There are a few recipes that I love making because not only are they delicious, but they are super easy. This taco soup just happens to be one of those recipes. I typically have most of the ingredients for this soup in my pantry at any given time. This soup comes together quickly and my family loves it. My cousin, Nancy, gave me this recipe years ago. In fact, I have been making this since my kids were small.
Get creative with your toppings. A few favorites are sour cream, shredded Cheddar cheese, black olives, jalapeños, or my favorite topping combo…avocado, lime juice and chopped cilantro.

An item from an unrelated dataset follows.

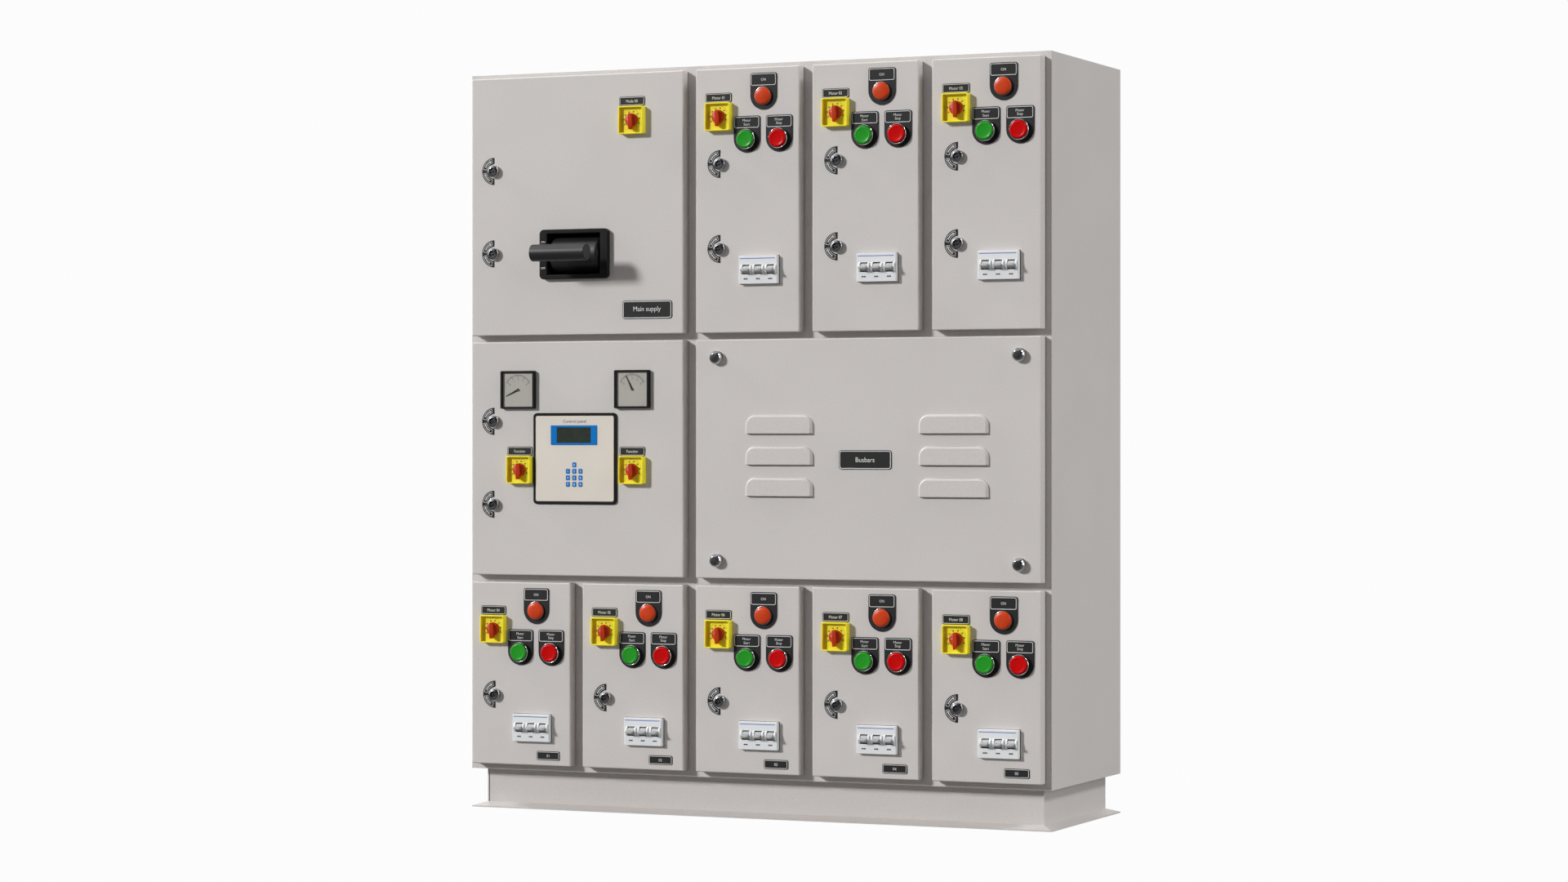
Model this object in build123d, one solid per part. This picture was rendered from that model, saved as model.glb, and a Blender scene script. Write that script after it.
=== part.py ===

- 1 to 2 tbsp. vegetable oil
- 2 lb. ground beef
- 1 onion, chopped
- 1 green bell pepper, chopped
- 1 (1-oz.) envelope taco seasoning mix
- 1 (1-oz.) envelope Ranch seasoning mix
- 1 (28-oz.) can crushed tomatoes
- 1 to 2 c. water (see note)
- 1 (10-oz.) Rotel tomatoes
- 2 cans Mexicorn
- 1 (16-oz.) can black beans, rinsed and drained
- 1 (16-oz.) pinto beans, rinsed and drained
- 1 (15-oz.) hominy, drained
- chili powder, to taste (I usually use 1 tbsp.)
- Shredded Cheddar cheese, sour cream, and Doritos, to serve
- Heat oil in a large Dutch oven. Add ground beef, onions, and green peppers. Cook until beef is no longer pink. Drain well.
- Add taco seasoning, Ranch seasoning, tomatoes, water, Rotel, corn, black beans, pinto beans, hominy, and chili powder. Bring to a boil; reduce heat to low and continue cooking 15 to 20 minutes.
- Serve with cheese, sour cream and Doritos.